Entries with model source code:
--

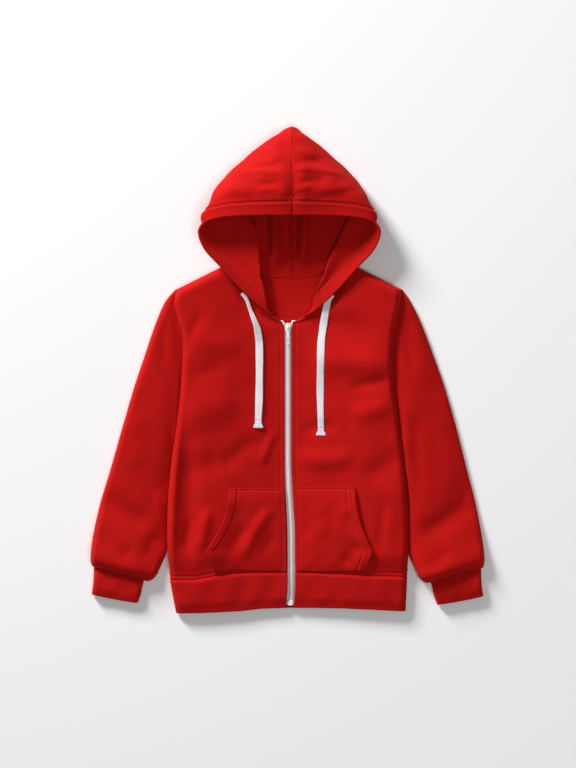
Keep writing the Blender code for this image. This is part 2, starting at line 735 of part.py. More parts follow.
cloth("back", back_grid(), FLEECE, RED)
cloth("hem_band", band_grid(), RIB, RED_RIB)
for side, word in ((-1, "right"), (1, "left")):
    cloth(f"front_{word}", front_grid(side), FLEECE, RED)
    cloth(f"pocket_{word}", pocket_grid(side), POCKET_CLOTH, RED)
    cloth(f"sleeve_{word}", sleeve_grid(side), FLEECE, RED, closed=True)
    cloth(f"cuff_{word}", cuff_grid(side), RIB, RED_RIB, closed=True)
    cloth(f"hood_{word}", hood_grid(side), FLEECE, RED)
    cloth(f"zip_tape_{word}", tape_grid(side), TAPE, WHITE_TAPE)

cord("drawstring_right", RIGHT_CORD, WHITE_CORD)
cord("drawstring_left", LEFT_CORD, WHITE_CORD)
cord_tip("drawstring_tip_right", RIGHT_CORD, WHITE_CORD)
cord_tip("drawstring_tip_left", LEFT_CORD, WHITE_CORD)

coil("zip_coil", WHITE_NYLON)
_, plate_top = slider("zip_slider", WHITE_METAL)
pull("zip_pull", plate_top, WHITE_METAL)
stop_low = TAPE_Z + TAPE / 2 + SEAM_GAP
for x, y, word in ((-5.8, 67.6, "right"), (5.5, 67.9, "left")):
    block = box(f"zip_stop_{word}", (x - 1.2, y - 1.3, stop_low), (x + 1.2, y + 1.3, stop_low + 2.0), WHITE_METAL)
    soften(block, 0.4)
end_x = float(zip_x(ZIP_END_Y + 3.6))
block = box(
    "zip_box",
    (end_x - 3.3, ZIP_END_Y - 1.0, stop_low),
    (end_x + 3.3, ZIP_END_Y + 7.2, stop_low + COIL_DEPTH + 0.4),
    WHITE_NYLON,
)
soften(block, 0.5)
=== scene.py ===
"""Looks of a child's zip-front hoodie in brushed fleece, lying on its back.

Frame: metres, +Z up. The back panel lies on z = 0, +Y runs from the hem to the hood and +X is
the wearer's left. Tables and sizes are in millimetres, and become metres when a mesh is made.
Each cloth piece is a grid of points on the middle of its cloth, shaped by folds and sewn lines,
then given a wall that thins to a rounded edge all round.
"""

import json
import logging
import math
from dataclasses import dataclass, field
from enum import Enum

import bpy
import numpy as np
from bpy.types import Material, Node, NodeSocket, NodeTree, Object
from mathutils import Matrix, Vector

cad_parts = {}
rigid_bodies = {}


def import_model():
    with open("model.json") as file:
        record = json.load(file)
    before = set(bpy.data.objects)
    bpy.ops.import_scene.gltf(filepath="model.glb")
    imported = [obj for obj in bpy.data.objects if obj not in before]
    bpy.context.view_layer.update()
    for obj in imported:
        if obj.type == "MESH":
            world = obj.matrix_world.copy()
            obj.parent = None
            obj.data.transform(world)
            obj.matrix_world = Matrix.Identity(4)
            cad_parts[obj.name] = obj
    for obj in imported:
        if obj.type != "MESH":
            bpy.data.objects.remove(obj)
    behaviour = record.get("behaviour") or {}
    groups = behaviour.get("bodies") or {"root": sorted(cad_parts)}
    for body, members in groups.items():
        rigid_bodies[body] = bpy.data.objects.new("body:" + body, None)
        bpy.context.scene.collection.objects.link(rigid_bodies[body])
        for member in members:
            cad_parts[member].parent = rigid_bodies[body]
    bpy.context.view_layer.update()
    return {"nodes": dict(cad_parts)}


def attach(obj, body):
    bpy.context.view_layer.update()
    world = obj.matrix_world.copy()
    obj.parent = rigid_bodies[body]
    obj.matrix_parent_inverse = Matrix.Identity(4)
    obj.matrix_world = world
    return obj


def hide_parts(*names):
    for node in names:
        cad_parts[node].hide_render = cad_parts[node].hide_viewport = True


Array = np.ndarray
LOG = logging.getLogger("kids_hoodie")
MM = 0.001

# thickness of each cloth
FLEECE = 2.4
RIB = 2.6
POCKET_CLOTH = 2.2
TAPE = 0.7

# height of the middle of each layer over the surface
BACK_Z = 1.2
FRONT_EDGE_Z = 3.9
FRONT_Z = 6.6
TAPE_Z = 4.4
COIL_Z = 6.15

# how far pockets and cords lie over the middle of the front, and the room left at a seam
POCKET_RISE = 2.6
CORD_RISE = 2.5
SEAM_GAP = 0.1

# samples of a curve that is read as a function, and of a line that distances are measured to
CURVE_SAMPLES = 400
LINE_SAMPLES = 90

# two four-cornered faces that close a ring of six points
HEXAGON = ((0, 1, 2, 3), (0, 3, 4, 5))

# edge of the body at the armholes and sides
BODY_SIDES = (
    # y, right x, left x
    (116.0, -160.4, 163.1),
    (98.0, -163.2, 161.4),
    (74.0, -157.4, 156.4),
    (56.0, -151.9, 153.0),
    (34.0, -151.2, 150.8),
    (6.0, -151.8, 149.9),
    (-22.0, -154.0, 151.5),
    (-50.0, -156.6, 155.6),
    (-85.0, -161.2, 161.4),
    (-133.0, -167.9, 167.2),
    (-187.0, -172.8, 171.9),
    (-245.0, -173.9, 174.0),
    (-303.0, -169.7, 171.4),
)
SHOULDER_Y = 116.0
ARMPIT_Y = -85.0
FOOT_Y = -300.0  # where the sides end

# seam between the panels and the hem band, and the band's lower edge
HEM = (
    # x, seam y, lower edge y
    (-172.0, -303.4, -352.6),
    (-135.0, -303.8, -352.2),
    (-107.0, -298.4, -351.0),
    (-72.0, -293.6, -349.4),
    (-40.0, -292.5, -345.8),
    (4.0, -292.0, -344.6),
    (44.0, -293.4, -344.8),
    (80.0, -295.6, -345.4),
    (106.0, -297.4, -346.6),
    (172.0, -299.2, -349.6),
)
HALF_HEM = 172.0
BAND_TAPER_RIGHT = 9.5
BAND_TAPER_LEFT = 2.4

# half of the neck opening, from the zip over the neck point to the middle of the back neck
NECKLINE = (
    # distance from the middle, y
    (9.0, 69.6),
    (30.0, 76.0),
    (49.0, 88.0),
    (62.0, 105.0),
    (70.0, 126.0),
    (74.0, 146.0),
    (75.0, 160.0),
    (68.0, 149.0),
    (54.0, 140.5),
    (36.0, 135.0),
    (18.0, 132.0),
    (0.0, 131.4),
)
NECK_POINT = 6  # the row of the neck point
NECK_END = 11  # the row of the middle of the back neck

# the hood's middle, and how far and over what distance its centre seam leans to the left
MIDDLE_X = 2.0
SEAM_LEAN = 4.4
SEAM_REACH = 25.0

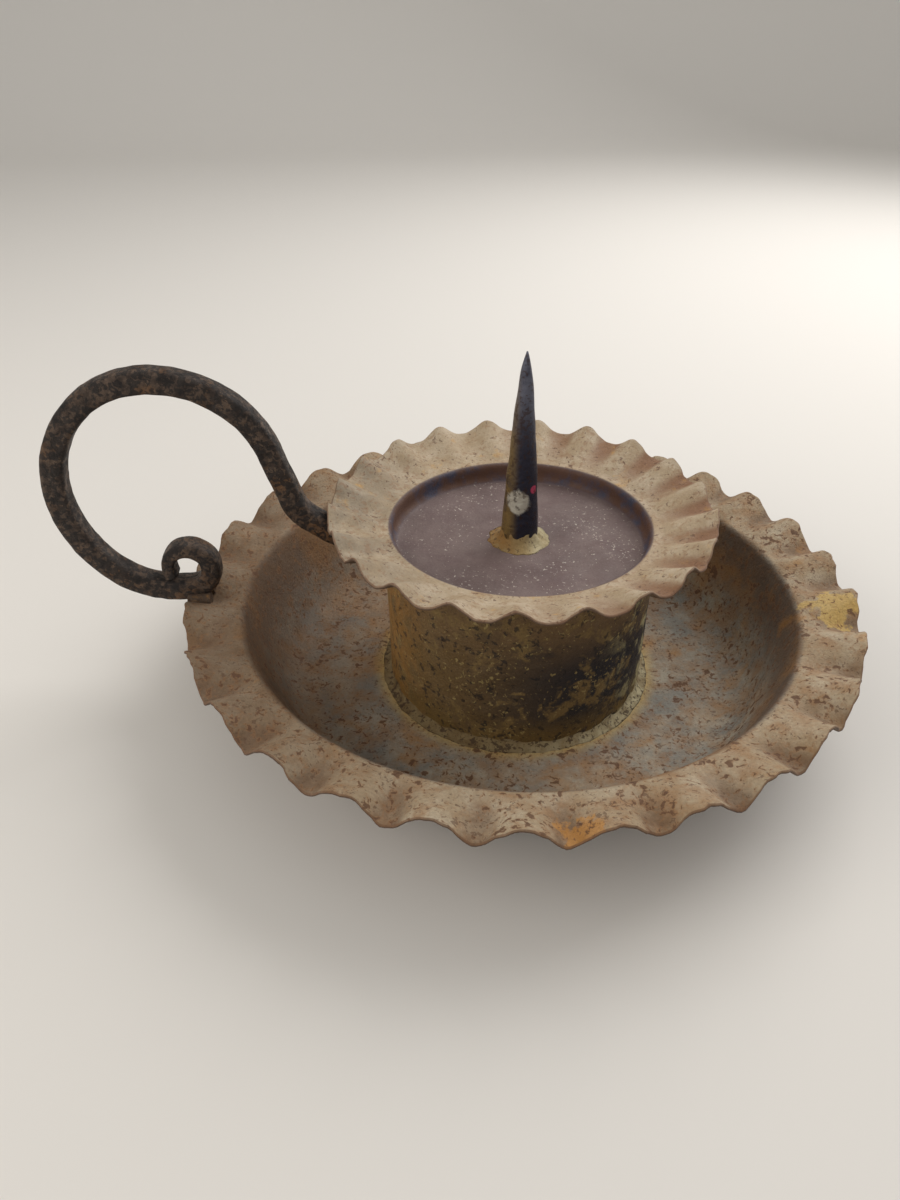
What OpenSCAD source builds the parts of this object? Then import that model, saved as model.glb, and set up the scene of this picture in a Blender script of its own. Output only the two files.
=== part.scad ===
// Wrought iron candle holder. A crimped drip tray carries a rolled drum, and a crimped
// candle plate with a shallow well sits on top of the drum and holds a forged pricket.
// A square bar handle rises from the drum, loops over and ends in a scroll on the tray's rim.
// Origin: centre of the tray's underside. +Z is up and the handle points along -X.

/* [Drip tray] */
// Radius of the crimped edge
tray_edge_r = 113; // [110:0.5:116]
// Radius of the bowl's mouth, where the flange begins
tray_mouth_r = 94.7; // [92:0.1:96]
// Radius at which the wall would meet the flat floor
tray_floor_r = 80; // [76:0.5:84]
// Height of the mouth above the floor
tray_depth = 32.5; // [30:0.5:33]
// Rise of the flange from mouth to edge
tray_flange_rise = 3.5; // [2.5:0.1:4.5]
// Thickness of the tray's sheet
tray_sheet = 1.2; // [0.8:0.1:1.6]
// Number of crimps round the tray
tray_flutes = 29; // [25:2:29]
// Height of a crimp above the mean edge
tray_flute_height = 3.4; // [2:0.1:3.6]

/* [Drum] */
// Outer radius of the rolled drum
drum_r = 45; // [44.5:0.1:45.5]
// Height of the drum above the tray's floor
drum_height = 58.2; // [56:0.1:60]
// Thickness of the drum's sheet
drum_sheet = 1.2; // [1:0.1:1.3]
// Width of the fillet that joins the drum to the tray
drum_fillet = 3.4; // [2:0.1:4.5]

/* [Candle plate] */
// Radius of the crimped edge
plate_edge_r = 63.3; // [61:0.1:65]
// Inner radius of the well that takes the candle's foot
plate_mouth_r = 42.4; // [41.5:0.1:42.5]
// Depth of the well
well_depth = 6.7; // [5:0.1:8]
// Rise of the flange from the drum's top to the edge
plate_flange_rise = 6.3; // [5:0.1:7]
// Thickness of the plate's sheet
plate_sheet = 1; // [0.8:0.1:1.1]
// Number of crimps round the plate
plate_flutes = 21; // [17:2:21]
// Height of a crimp above the mean edge
plate_flute_height = 2.2; // [1.5:0.1:2.6]

/* [Pricket] */
// Height of the spike above the well's floor
pricket_height = 64; // [50:1:80]
// Radius of the spike's foot
pricket_foot_r = 6; // [5:0.1:7]
// Radius of the blunt tip
pricket_tip_r = 0.3; // [0.2:0.1:0.5]
// Radius of the braze round the foot
braze_r = 10.4; // [9:0.1:12]

/* [Handle] */
// Side of the square bar
bar = 7.8; // [7:0.1:8]
// Thickness of the bar at the tip of the scroll
bar_tip = 4.4; // [4:0.1:5]
// Height of the bar above the tray's floor where it meets the drum
handle_foot_z = 51.7; // [51:0.1:52.2]

/* [Hidden] */
$fn = 96;

// Crimping: facets to a crimp, sharpness of the crest, and unevenness from crimp to crimp
flute_facets = 8;
crest_sharpness = 0.14;
flute_unevenness = 0.12;
// Drift of the hand made crimps round each edge, in degrees: constant, then size and phase of two waves
tray_drift = [0.4, 3.9, 160, 2.2, 25];
plate_drift = [-1.2, 2.3, -27, 0.6, 165];

// Tray section
tray_floor_fillet = 12;
tray_lip_r = 3.4;
tray_flange_rings = 4;

// Candle plate section
well_fillet = 2.6;
plate_lip_r = 1.6;
plate_seat_r = 46;
plate_flare_r = 5;
plate_flange_rings = 3;
plate_seat_z = tray_sheet + drum_height + plate_sheet;
well_floor_z = plate_seat_z - well_depth;

// Drum seam, on the side away from the handle's left
seam_angle = 90;
seam_gap = 0.8;
seam_bead_r = 1.7;
drum_top_z = tray_sheet + drum_height;

// Tack welds that hold the plate on the drum
tack_angles = [20, 140, 260];
tack_sweep = 9;
tack_leg = 2.6;

// Pricket: height of the straight foot, fullness of the taper, height of the braze
pricket_straight = 5;
pricket_fullness = 0.56;
pricket_rings = 14;
braze_height = 4.8;
braze_rings = 6;

// Handle: bends as a smith makes them, [radius, turn in degrees], or [length, 0] for a straight
handle_bends = [[23, 35], [12.5, 0], [14, 38], [17.5, 0], [32.5, -28], [35.5, -45], [33, -45],
    [37.5, -45], [40, -45], [28.5, -42], [4, 0], [10, -12], [8.1, -90], [7.2, -90], [6.6, -90], [2.6, 0]];
drum_clearance = 0.1;
bend_step = 6;
scroll_step = 14;
scroll_radius = 12;
taper_start = -190;
bar_chamfer = 1;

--

What is asked: Transcribe the lines above from the one with "for x, y, word" through the one with "cad_parts[obj.name] = obj". Include both ends and leave out every other line.

Finished exercise:
for x, y, word in ((-5.8, 67.6, "right"), (5.5, 67.9, "left")):
    block = box(f"zip_stop_{word}", (x - 1.2, y - 1.3, stop_low), (x + 1.2, y + 1.3, stop_low + 2.0), WHITE_METAL)
    soften(block, 0.4)
end_x = float(zip_x(ZIP_END_Y + 3.6))
block = box(
    "zip_box",
    (end_x - 3.3, ZIP_END_Y - 1.0, stop_low),
    (end_x + 3.3, ZIP_END_Y + 7.2, stop_low + COIL_DEPTH + 0.4),
    WHITE_NYLON,
)
soften(block, 0.5)
=== scene.py ===
"""Looks of a child's zip-front hoodie in brushed fleece, lying on its back.

Frame: metres, +Z up. The back panel lies on z = 0, +Y runs from the hem to the hood and +X is
the wearer's left. Tables and sizes are in millimetres, and become metres when a mesh is made.
Each cloth piece is a grid of points on the middle of its cloth, shaped by folds and sewn lines,
then given a wall that thins to a rounded edge all round.
"""

import json
import logging
import math
from dataclasses import dataclass, field
from enum import Enum

import bpy
import numpy as np
from bpy.types import Material, Node, NodeSocket, NodeTree, Object
from mathutils import Matrix, Vector

cad_parts = {}
rigid_bodies = {}


def import_model():
    with open("model.json") as file:
        record = json.load(file)
    before = set(bpy.data.objects)
    bpy.ops.import_scene.gltf(filepath="model.glb")
    imported = [obj for obj in bpy.data.objects if obj not in before]
    bpy.context.view_layer.update()
    for obj in imported:
        if obj.type == "MESH":
            world = obj.matrix_world.copy()
            obj.parent = None
            obj.data.transform(world)
            obj.matrix_world = Matrix.Identity(4)
            cad_parts[obj.name] = obj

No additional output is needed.